Provided information.

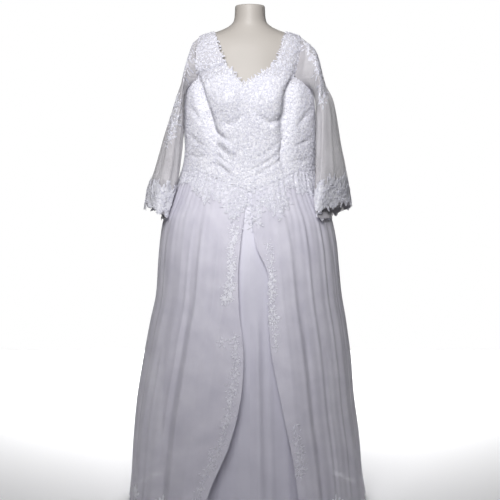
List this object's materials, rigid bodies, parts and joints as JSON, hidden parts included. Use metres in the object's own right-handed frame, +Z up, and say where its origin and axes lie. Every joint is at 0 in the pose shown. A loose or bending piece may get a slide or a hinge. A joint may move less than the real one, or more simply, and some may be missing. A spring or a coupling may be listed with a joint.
{
  "type": "wedding dress on a limbless dress form",
  "caption": "White plus-size wedding dress with a V neck, sheer sleeves, lace bodice and open net overskirt, on a headless armless dress form with a round stand.",
  "frame": {"origin": "centre of the underside of the stand's round base, on the floor", "axes": "+Z up along the stand, -Y towards the front of the dress, +X towards the wearer's left arm"},
  "size_m": [0.811, 0.7698, 1.659],
  "materials": {
    "form": "gloss",
    "stand": "satin",
    "satin": "satin",
    "net": "matte",
    "lace": "matte"
  },
  "bodies": {
    "root": {"form_torso": "form", "stand_pole": "stand", "stand_base": "stand", "bodice_centre_front": "satin", "bodice_side_front_left": "satin", "bodice_side_front_right": "satin", "bodice_back_left": "satin", "bodice_back_right": "satin", "back_placket": "satin", "shoulder_strap_left": "lace", "shoulder_strap_right": "lace", "sleeve_left": "net", "sleeve_right": "net", "underskirt": "satin", "overskirt": "net", "basque_lace_left": "lace", "basque_lace_right": "lace", "lace_trail_upper_left": "lace", "lace_trail_lower_left": "lace", "lace_trail_upper_right": "lace", "lace_trail_lower_right": "lace", "hem_sprig_outer_left": "lace", "hem_sprig_inner_left": "lace", "hem_sprig_right": "lace", "hem_sprig_back": "lace", "sleeve_cap_lace_left": "lace", "sleeve_cap_lace_right": "lace", "sleeve_arm_lace_left": "lace", "sleeve_arm_lace_right": "lace", "sleeve_cuff_lace_left": "lace", "sleeve_cuff_lace_right": "lace"}
  },
  "joints": []
}
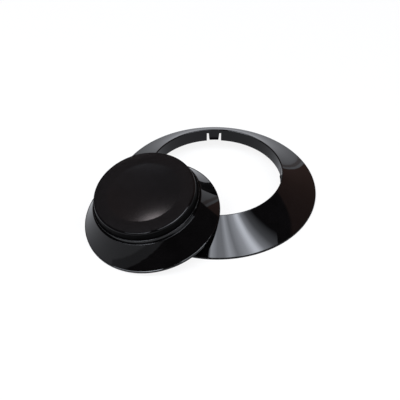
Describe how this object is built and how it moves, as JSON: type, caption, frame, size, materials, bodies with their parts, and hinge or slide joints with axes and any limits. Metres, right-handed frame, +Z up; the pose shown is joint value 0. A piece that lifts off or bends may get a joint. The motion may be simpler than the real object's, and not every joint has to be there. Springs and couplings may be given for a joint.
{
  "type": "sink-top push button with trim ring",
  "caption": "Round gloss black push button of a kitchen waste disposer, with a steep bezel and a dished cap, leaning on its separate conical trim ring.",
  "frame": {"origin": "middle of the trim ring, on the surface that it lies on", "axes": "+Z up, away from the surface; +X to the right and +Y away from the viewer as the two pieces are laid out"},
  "size_m": [0.0861, 0.085, 0.0251],
  "materials": {
    "gloss_black": "mirror-smooth moulded plastic",
    "step_black": "smooth moulded plastic",
    "satin_black": "satin moulded plastic",
    "nylon_black": "as-moulded nylon",
    "nylon_white": "natural acetal",
    "rubber_black": "matt",
    "rubber_grey": "matt moulded rubber",
    "spring_steel": "drawn wire",
    "screw_steel": "zinc plated",
    "brass": "turned"
  },
  "bodies": {
    "trim_ring": {"trim_ring": "gloss_black", "trim_ring_gasket": "rubber_black"},
    "button_unit": {"bezel": "gloss_black", "bezel_gasket": "rubber_black", "inner_housing": "step_black", "housing_seal": "rubber_black", "base_plate": "nylon_black", "base_seal": "rubber_black", "retaining_clip": "spring_steel", "hose_spigot": "brass", "spigot_seal": "rubber_black", "bellows": "rubber_grey", "bellows_clamp": "nylon_black", "clamp_screws": "screw_steel", "return_spring": "spring_steel"},
    "button": {"button_cap": "satin_black", "pusher": "nylon_white"}
  },
  "joints": [
    {"name": "button_unit_lift", "type": "slide", "parent": "trim_ring", "child": "button_unit", "axis": [0, 0, 1], "range_m": [0, 0.06]},
    {"name": "button_press", "type": "slide", "parent": "button_unit", "child": "button", "axis": [0.1825, 0.1738, -0.9677], "range_m": [0, 0.003], "stiffness_N_per_m": 1200, "springref_m": -0.002, "deforming": ["return_spring", "bellows"]}
  ]
}
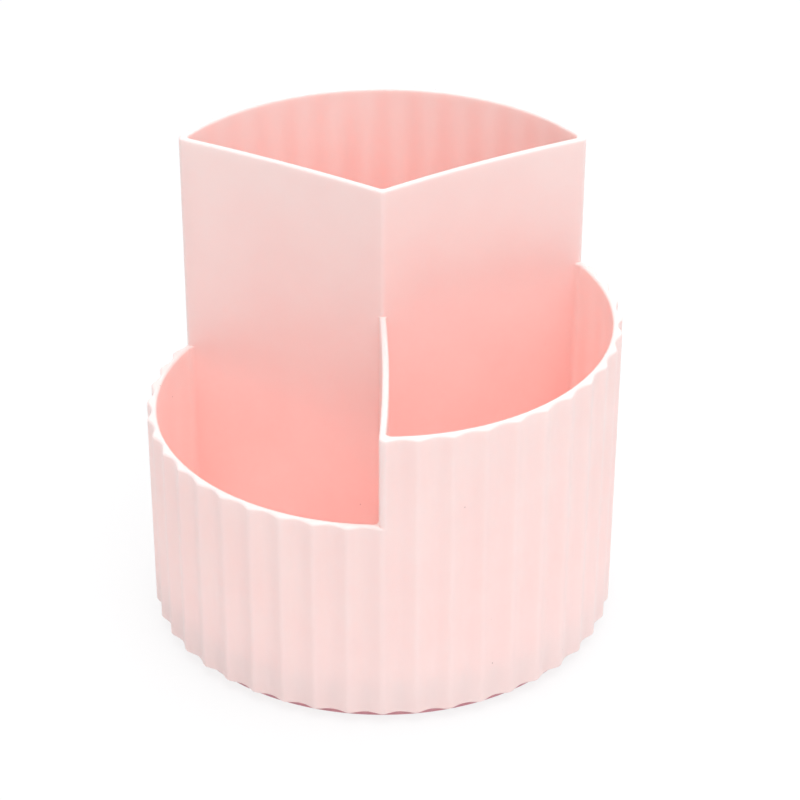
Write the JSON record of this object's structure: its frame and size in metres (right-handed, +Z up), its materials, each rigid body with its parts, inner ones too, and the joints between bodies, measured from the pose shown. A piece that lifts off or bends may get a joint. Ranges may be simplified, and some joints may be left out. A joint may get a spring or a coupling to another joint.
{
  "type": "rotating makeup brush organizer",
  "caption": "Fluted round cup with stepped compartments for makeup brushes, turning on a ball-bearing base.",
  "frame": {"origin": "on the turning axis, at the table that the foot pads stand on", "axes": "+Z up along the turning axis; -Y towards the front, where the low and medium rims meet; +X to the right seen from the front"},
  "size_m": [0.1246, 0.1251, 0.1225],
  "materials": {
    "cup_plastic": "satin, pale pink, slightly translucent",
    "base_plastic": "satin, dusty rose",
    "cage_plastic": "natural, satin",
    "ball_steel": "polished bearing steel",
    "zinc_steel": "bright zinc plated",
    "foot_rubber": "matt, grey"
  },
  "bodies": {
    "base": {"base_plate": "base_plastic", "foot_pad_1": "foot_rubber", "foot_pad_2": "foot_rubber", "foot_pad_3": "foot_rubber", "foot_pad_4": "foot_rubber"},
    "cup": {"cup_body": "cup_plastic", "pivot_screw": "zinc_steel", "pivot_washer": "zinc_steel"},
    "cage": {"ball_cage": "cage_plastic", "ball_01": "ball_steel", "ball_02": "ball_steel", "ball_03": "ball_steel", "ball_04": "ball_steel", "ball_05": "ball_steel", "ball_06": "ball_steel", "ball_07": "ball_steel", "ball_08": "ball_steel", "ball_09": "ball_steel", "ball_10": "ball_steel", "ball_11": "ball_steel", "ball_12": "ball_steel"}
  },
  "joints": [
    {"name": "cup_turn", "type": "hinge", "parent": "base", "child": "cup", "pos_m": [0, 0, 0], "axis": [0, 0, 1], "continuous": true},
    {"name": "cage_turn", "type": "hinge", "parent": "base", "child": "cage", "pos_m": [0, 0, 0], "axis": [0, 0, 1], "continuous": true}
  ],
  "couplings": [
    {"joint": "cage_turn", "follows": "cup_turn", "ratio": 0.5}
  ]
}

Aim. Extract every record and return it verbatim.

Task solution.
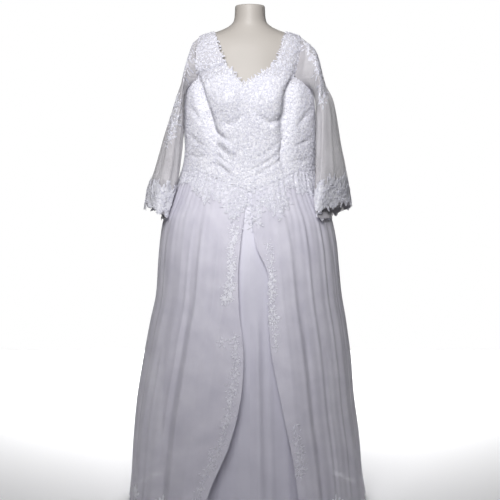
List this object's materials, rigid bodies, parts and joints as JSON, hidden parts included. Use metres in the object's own right-handed frame, +Z up, and say where its origin and axes lie. Every joint is at 0 in the pose shown. A loose or bending piece may get a slide or a hinge. A joint may move less than the real one, or more simply, and some may be missing. A spring or a coupling may be listed with a joint.
{
  "type": "wedding dress on a limbless dress form",
  "caption": "White plus-size wedding dress with a V neck, sheer sleeves, lace bodice and open net overskirt, on a headless armless dress form with a round stand.",
  "frame": {"origin": "centre of the underside of the stand's round base, on the floor", "axes": "+Z up along the stand, -Y towards the front of the dress, +X towards the wearer's left arm"},
  "size_m": [0.811, 0.7698, 1.659],
  "materials": {
    "form": "gloss",
    "stand": "satin",
    "satin": "satin",
    "net": "matte",
    "lace": "matte"
  },
  "bodies": {
    "root": {"form_torso": "form", "stand_pole": "stand", "stand_base": "stand", "bodice_centre_front": "satin", "bodice_side_front_left": "satin", "bodice_side_front_right": "satin", "bodice_back_left": "satin", "bodice_back_right": "satin", "back_placket": "satin", "shoulder_strap_left": "lace", "shoulder_strap_right": "lace", "sleeve_left": "net", "sleeve_right": "net", "underskirt": "satin", "overskirt": "net", "basque_lace_left": "lace", "basque_lace_right": "lace", "lace_trail_upper_left": "lace", "lace_trail_lower_left": "lace", "lace_trail_upper_right": "lace", "lace_trail_lower_right": "lace", "hem_sprig_outer_left": "lace", "hem_sprig_inner_left": "lace", "hem_sprig_right": "lace", "hem_sprig_back": "lace", "sleeve_cap_lace_left": "lace", "sleeve_cap_lace_right": "lace", "sleeve_arm_lace_left": "lace", "sleeve_arm_lace_right": "lace", "sleeve_cuff_lace_left": "lace", "sleeve_cuff_lace_right": "lace"}
  },
  "joints": []
}
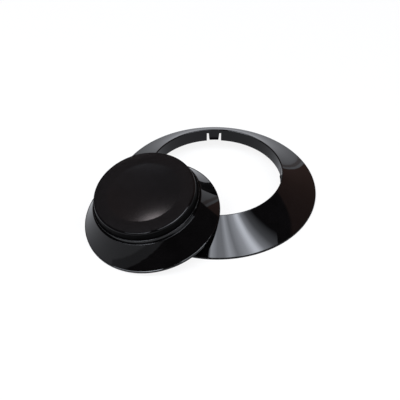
Describe how this object is built and how it moves, as JSON: type, caption, frame, size, materials, bodies with their parts, and hinge or slide joints with axes and any limits. Metres, right-handed frame, +Z up; the pose shown is joint value 0. A piece that lifts off or bends may get a joint. The motion may be simpler than the real object's, and not every joint has to be there. Springs and couplings may be given for a joint.
{
  "type": "sink-top push button with trim ring",
  "caption": "Round gloss black push button of a kitchen waste disposer, with a steep bezel and a dished cap, leaning on its separate conical trim ring.",
  "frame": {"origin": "middle of the trim ring, on the surface that it lies on", "axes": "+Z up, away from the surface; +X to the right and +Y away from the viewer as the two pieces are laid out"},
  "size_m": [0.0861, 0.085, 0.0251],
  "materials": {
    "gloss_black": "mirror-smooth moulded plastic",
    "step_black": "smooth moulded plastic",
    "satin_black": "satin moulded plastic",
    "nylon_black": "as-moulded nylon",
    "nylon_white": "natural acetal",
    "rubber_black": "matt",
    "rubber_grey": "matt moulded rubber",
    "spring_steel": "drawn wire",
    "screw_steel": "zinc plated",
    "brass": "turned"
  },
  "bodies": {
    "trim_ring": {"trim_ring": "gloss_black", "trim_ring_gasket": "rubber_black"},
    "button_unit": {"bezel": "gloss_black", "bezel_gasket": "rubber_black", "inner_housing": "step_black", "housing_seal": "rubber_black", "base_plate": "nylon_black", "base_seal": "rubber_black", "retaining_clip": "spring_steel", "hose_spigot": "brass", "spigot_seal": "rubber_black", "bellows": "rubber_grey", "bellows_clamp": "nylon_black", "clamp_screws": "screw_steel", "return_spring": "spring_steel"},
    "button": {"button_cap": "satin_black", "pusher": "nylon_white"}
  },
  "joints": [
    {"name": "button_unit_lift", "type": "slide", "parent": "trim_ring", "child": "button_unit", "axis": [0, 0, 1], "range_m": [0, 0.06]},
    {"name": "button_press", "type": "slide", "parent": "button_unit", "child": "button", "axis": [0.1825, 0.1738, -0.9677], "range_m": [0, 0.003], "stiffness_N_per_m": 1200, "springref_m": -0.002, "deforming": ["return_spring", "bellows"]}
  ]
}
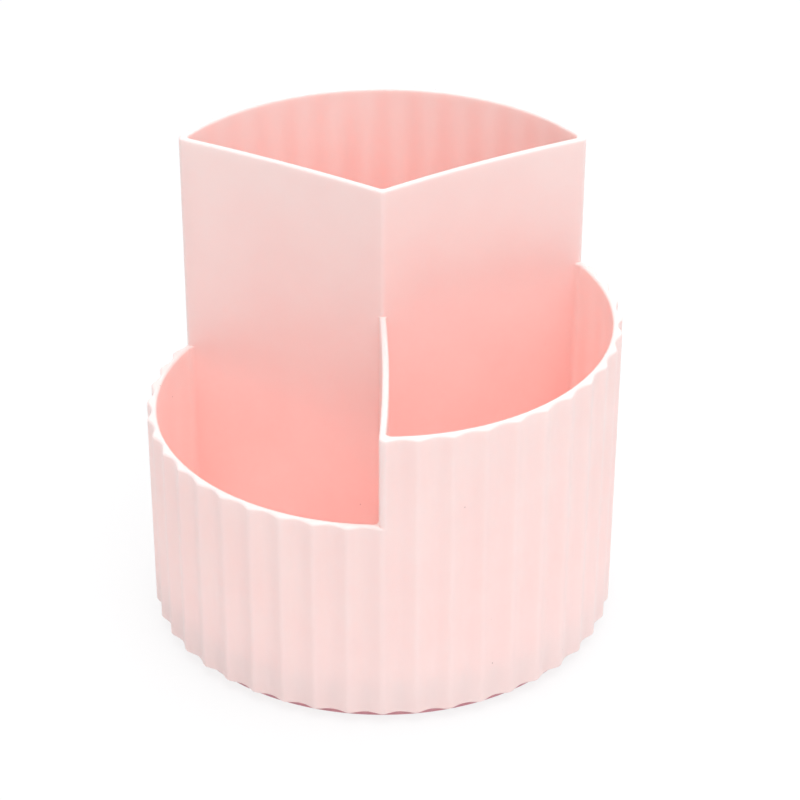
Write the JSON record of this object's structure: its frame and size in metres (right-handed, +Z up), its materials, each rigid body with its parts, inner ones too, and the joints between bodies, measured from the pose shown. A piece that lifts off or bends may get a joint. Ranges may be simplified, and some joints may be left out. A joint may get a spring or a coupling to another joint.
{
  "type": "rotating makeup brush organizer",
  "caption": "Fluted round cup with stepped compartments for makeup brushes, turning on a ball-bearing base.",
  "frame": {"origin": "on the turning axis, at the table that the foot pads stand on", "axes": "+Z up along the turning axis; -Y towards the front, where the low and medium rims meet; +X to the right seen from the front"},
  "size_m": [0.1246, 0.1251, 0.1225],
  "materials": {
    "cup_plastic": "satin, pale pink, slightly translucent",
    "base_plastic": "satin, dusty rose",
    "cage_plastic": "natural, satin",
    "ball_steel": "polished bearing steel",
    "zinc_steel": "bright zinc plated",
    "foot_rubber": "matt, grey"
  },
  "bodies": {
    "base": {"base_plate": "base_plastic", "foot_pad_1": "foot_rubber", "foot_pad_2": "foot_rubber", "foot_pad_3": "foot_rubber", "foot_pad_4": "foot_rubber"},
    "cup": {"cup_body": "cup_plastic", "pivot_screw": "zinc_steel", "pivot_washer": "zinc_steel"},
    "cage": {"ball_cage": "cage_plastic", "ball_01": "ball_steel", "ball_02": "ball_steel", "ball_03": "ball_steel", "ball_04": "ball_steel", "ball_05": "ball_steel", "ball_06": "ball_steel", "ball_07": "ball_steel", "ball_08": "ball_steel", "ball_09": "ball_steel", "ball_10": "ball_steel", "ball_11": "ball_steel", "ball_12": "ball_steel"}
  },
  "joints": [
    {"name": "cup_turn", "type": "hinge", "parent": "base", "child": "cup", "pos_m": [0, 0, 0], "axis": [0, 0, 1], "continuous": true},
    {"name": "cage_turn", "type": "hinge", "parent": "base", "child": "cage", "pos_m": [0, 0, 0], "axis": [0, 0, 1], "continuous": true}
  ],
  "couplings": [
    {"joint": "cage_turn", "follows": "cup_turn", "ratio": 0.5}
  ]
}